What stands out the most is despite comprising the smallest percentage of the total and professional job types, Asians exhibit a disproportionately higher representation in the computer all and computer programmer job types. Specifically, Asians are approximately twice as likely to be found working in these technology-related occupations compared to their representation in the total or professional job types. This highlights a notable trend in workforce distribution, underscoring the significance of Asian representation within the technology sector.

Overall, the findings align with my hypothesis by demonstrating distinct relationships between gender, ethnicity, and job type. Visualizations such as line graphs and bar charts effectively portray these associations, providing clarity and insight into demographic distributions within different occupational categories.

These visualizations serve as powerful tools for highlighting trends and patterns within the data.
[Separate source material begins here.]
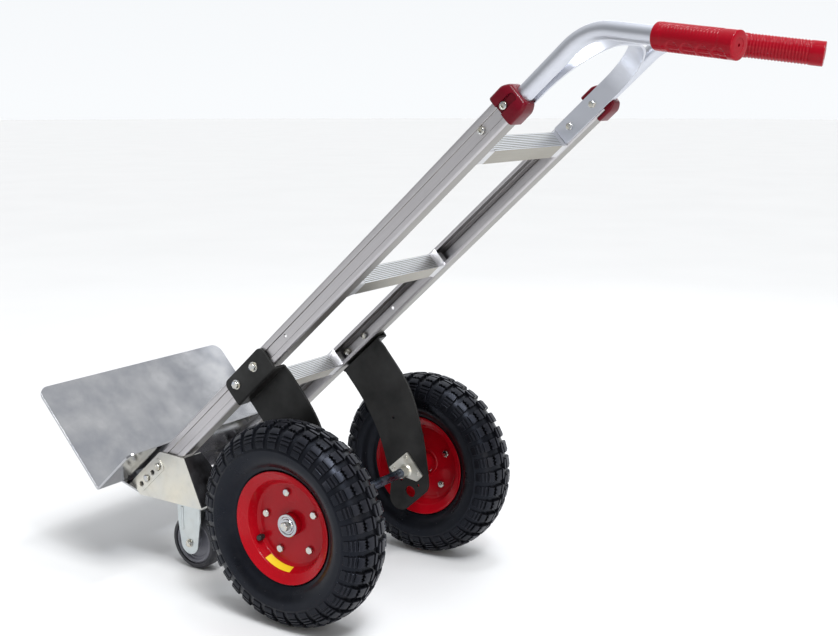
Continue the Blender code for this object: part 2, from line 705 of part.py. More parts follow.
def make_castor_bracket(label, side, frame, root, zinc):
    low_x = CHEEK_INNER_X
    high_x = low_x + SHEET
    name = "castor_bracket_" + label
    bracket = prism(name, cheek_outline(), "x", side * low_x, side * high_x, zinc, root)
    shelf = [
        (side * SHELF_INNER_X, SHELF_FRONT_Y), (side * high_x, SHELF_FRONT_Y),
        (side * high_x, SHELF_REAR_Y), (side * SHELF_INNER_X, SHELF_REAR_Y),
    ]
    shelf = prism(name + "_shelf", shelf, "z", SHELF_Z, SHELF_Z + SHEET, zinc, root)
    combine(bracket, shelf, "UNION")
    combine(bracket, make_rear_wall(name, side, high_x, zinc, root), "UNION")
    for place, s in CHEEK_BOLTS_S.items():
        drill(bracket, f"{name}_{place}_hole", frame_to_side(s, BOLT_CENTRE_H), BOLT_HOLE,
              (side * low_x, side * high_x), root)
        through_bolt(f"castor_bracket_bolt_{place}_{label}", side,
                     STILE_OUTER_X - STILE_GROOVE - STILE_WALL - GAP, high_x + GAP,
                     (s, BOLT_CENTRE_H), CASTOR_BOLT_HEAD, zinc, frame)


def make_rear_wall(name, side, high_x, zinc, root):
    """Sloping wall that folds inwards from the cheek's rear edge, its top inner corner cut off."""
    foot = Vector((0, SHELF_REAR_Y, SHELF_Z))
    head = Vector((0, *CHEEK_PEAK))
    inward = Vector((0, -SHEET, 0))
    outline = [(high_x, 0.0), (high_x, 1.0), (REAR_WALL_TOP_X, 1.0),
               (REAR_WALL_INNER_X, REAR_WALL_CORNER), (REAR_WALL_INNER_X, 0.0)]
    rings = []
    for offset in (Vector((0, 0, 0)), inward):
        rings.append([Vector((side * x, 0, 0)) + foot.lerp(head, t) + offset for x, t in outline])
    return lofted(name + "_wall", rings, zinc, root)


def make_castor_fork(label, side, root, zinc):
    """Pressed channel with two legs and a top plate."""
    name = "castor_fork_" + label
    axle = (CASTOR_Y, CASTOR_RADIUS)
    top = FORK_TOP_Z
    front, rear = CASTOR_Y - FORK_LEG_HALF, CASTOR_Y + FORK_LEG_HALF
    leg = arc(axle, FORK_FOOT_RADIUS, 190, 350, 6)
    leg += [(rear, FORK_SHOULDER_Z), (rear, top), (front, top), (front, FORK_SHOULDER_Z)]
    low_x = CASTOR_X - FORK_HALF_WIDTH
    high_x = CASTOR_X + FORK_HALF_WIDTH
    fork = prism(name, leg, "x", side * low_x, side * (low_x + FORK_WALL), zinc, root)
    outer = prism(name + "_outer_leg", leg, "x", side * (high_x - FORK_WALL), side * high_x,
                  zinc, root)
    plate_low, plate_high = side * (low_x - FORK_PLATE_MARGIN), side * (high_x + FORK_PLATE_MARGIN)
    plate_front, plate_rear = CASTOR_Y - FORK_PLATE_HALF_Y, CASTOR_Y + FORK_PLATE_HALF_Y
    plate = [(plate_low, plate_front), (plate_high, plate_front),
             (plate_high, plate_rear), (plate_low, plate_rear)]
    plate = prism(name + "_plate", plate, "z", top - FORK_WALL, top, zinc, root)
    combine(fork, plate, "UNION")
    combine(fork, outer, "UNION")
    drill(fork, name + "_hole", axle, BOLT_HOLE, (side * low_x, side * high_x), root)


def make_castor_wheel(label, side, root, materials):
    pivot = make_empty("castor_axis_" + label, root, (side * CASTOR_X, CASTOR_Y, CASTOR_RADIUS))
    tread = CASTOR_TREAD_INNER
    half = CASTOR_HALF_WIDTH
    segments = 24
    crown = CASTOR_RADIUS / math.cos(math.pi / segments)
    tyre = [(half - 0.003, tread + GAP), (half, 0.043), (half - 0.002, 0.0475), (half - 0.007, crown)]
    tyre += [(-x, r) for x, r in reversed(tyre)]
    turned("castor_tyre_" + label, tyre, segments, materials["grey_rubber"], pivot)
    hub = CASTOR_HUB_HALF
    core = [(hub, CASTOR_BORE), (hub, CASTOR_HUB_RADIUS), (0.006, CASTOR_HUB_RADIUS + 0.002),
            (0.006, 0.033), (half - 0.003, 0.036), (half - 0.003, tread)]
    core += [(-x, r) for x, r in reversed(core)]
    turned("castor_core_" + label, core, segments, materials["grey_plastic"], pivot)
    reach = FORK_HALF_WIDTH + GAP
    radius, head = CASTOR_BOLT_HEAD
    pin = [
        (-reach - head, 0), (-reach - head, radius), (-reach, radius), (-reach, BOLT_SHANK),
        (reach, BOLT_SHANK), (reach, radius), (reach + head, radius), (reach + head, 0),
    ]
    bolt = turned("castor_axle_bolt_" + label, pin, 6, materials["zinc"], root, closed=False)
    bolt.location = (side * CASTOR_X, CASTOR_Y, CASTOR_RADIUS)


def make_materials():
    return {
        "alloy": make_material("satin_aluminium", (0.62, 0.62, 0.64), 0.35, 1.0),
        "casting": make_material("cast_aluminium", (0.60, 0.60, 0.62), 0.45, 1.0),
        "red_plastic": make_material("red_plastic", (0.50, 0.01, 0.02), 0.25),
        "crimson_plastic": make_material("crimson_plastic", (0.30, 0.01, 0.03), 0.35),
        "red_paint": make_material("red_paint", (0.50, 0.02, 0.03), 0.25),
        "black_paint": make_material("black_powder_coat", (0.012, 0.012, 0.012), 0.35),
        "tyre": make_material("black_rubber", (0.02, 0.02, 0.022), 0.55),
        "zinc": make_material("zinc_plate", (0.70, 0.68, 0.62), 0.30, 1.0),
        "steel": make_material("bright_steel", (0.55, 0.56, 0.58), 0.30, 1.0),
        "grey_rubber": make_material("grey_rubber", (0.10, 0.10, 0.11), 0.60),
        "grey_plastic": make_material("grey_plastic", (0.35, 0.35, 0.36), 0.45),
    }


def centre_on_floor(root):
    """Move the whole object so that its origin is under the middle of its bounding box."""
    bpy.context.view_layer.update()
    values = []
    for obj in bpy.context.scene.collection.objects:
        if obj.type == "MESH" and not obj.hide_render:
            values += [(obj.matrix_world @ vertex.co).y for vertex in obj.data.vertices]
    root.location.y = -(min(values) + max(values)) / 2


def build():
    clear_scene()
    materials = make_materials()
    root = make_empty("trolley")
    frame = make_empty("frame_datum", root, (0, 0, TYRE_RADIUS), FRAME_TILT)
    alloy, zinc = materials["alloy"], materials["zinc"]
    make_stiles(frame, alloy)
    make_rungs(frame, alloy, materials["casting"])
    make_loop_bar(frame, alloy)
    make_toe_plate(frame, zinc)
    make_axle(frame, materials["steel"], zinc)
    for label, side in SIDES.items():
        make_handle_tube(label, side, frame, alloy)
        make_grip(label, side, frame, materials["red_plastic"])
        make_clamp(label, side, frame, materials["crimson_plastic"], zinc)
        make_wheel_bracket(label, side, frame, materials["black_paint"], zinc)
        make_axle_flange(label, side, frame, zinc)
        make_wheel(label, side, root, materials)
        make_castor_bracket(label, side, frame, root, zinc)
        make_castor_fork(label, side, root, zinc)
        make_castor_wheel(label, side, root, materials)
    centre_on_floor(root)


build()
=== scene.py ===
import json
import math

import bmesh
import bpy
import numpy as np
from mathutils import Matrix, Vector
from mathutils.geometry import delaunay_2d_cdt


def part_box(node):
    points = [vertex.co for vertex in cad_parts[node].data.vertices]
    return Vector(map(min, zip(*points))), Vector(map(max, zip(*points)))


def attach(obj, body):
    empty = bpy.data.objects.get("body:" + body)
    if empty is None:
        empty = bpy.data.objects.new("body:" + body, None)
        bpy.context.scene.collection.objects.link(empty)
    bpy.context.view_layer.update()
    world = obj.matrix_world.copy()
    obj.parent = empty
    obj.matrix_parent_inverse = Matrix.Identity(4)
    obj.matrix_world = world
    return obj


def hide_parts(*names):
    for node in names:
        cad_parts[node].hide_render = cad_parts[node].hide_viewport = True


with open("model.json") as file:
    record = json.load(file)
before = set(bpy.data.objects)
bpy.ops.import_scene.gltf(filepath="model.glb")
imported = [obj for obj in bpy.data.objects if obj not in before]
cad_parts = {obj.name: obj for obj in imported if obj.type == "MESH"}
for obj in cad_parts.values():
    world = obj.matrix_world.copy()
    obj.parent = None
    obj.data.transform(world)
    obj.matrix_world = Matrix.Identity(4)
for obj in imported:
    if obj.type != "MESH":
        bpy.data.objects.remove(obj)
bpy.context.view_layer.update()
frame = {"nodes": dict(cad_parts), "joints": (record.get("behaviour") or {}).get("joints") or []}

SIDES = {"left": 1, "right": -1}
GAP = 0.0003

# The frame leans back on its wheels. Frame coordinates: x across, s up the stile, h to the load.
TILT = math.radians(42.4)
AXLE = sum(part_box("axle"), Vector()) / 2
DATUM = Matrix.Translation(AXLE) @ Matrix.Rotation(TILT, 4, "X")
FLOOR_POINT = Matrix.Translation((0, AXLE.y, 0))


def span(node):
    """A CAD node's lowest and highest corners in frame coordinates."""
    to_frame = DATUM.inverted()
    corners = np.array([to_frame @ vertex.co for vertex in frame["nodes"][node].data.vertices])
    return Vector(corners.min(0)), Vector(corners.max(0))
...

However, to advance our understanding, the next logical step in the analysis involves delving deeper into the underlying causes driving these observed trends.

Moving forward, it would be valuable to explore potential causal factors contributing to the identified associations. This could involve conducting further statistical analyses or qualitative investigations to uncover the mechanisms influencing demographic representation within specific job types.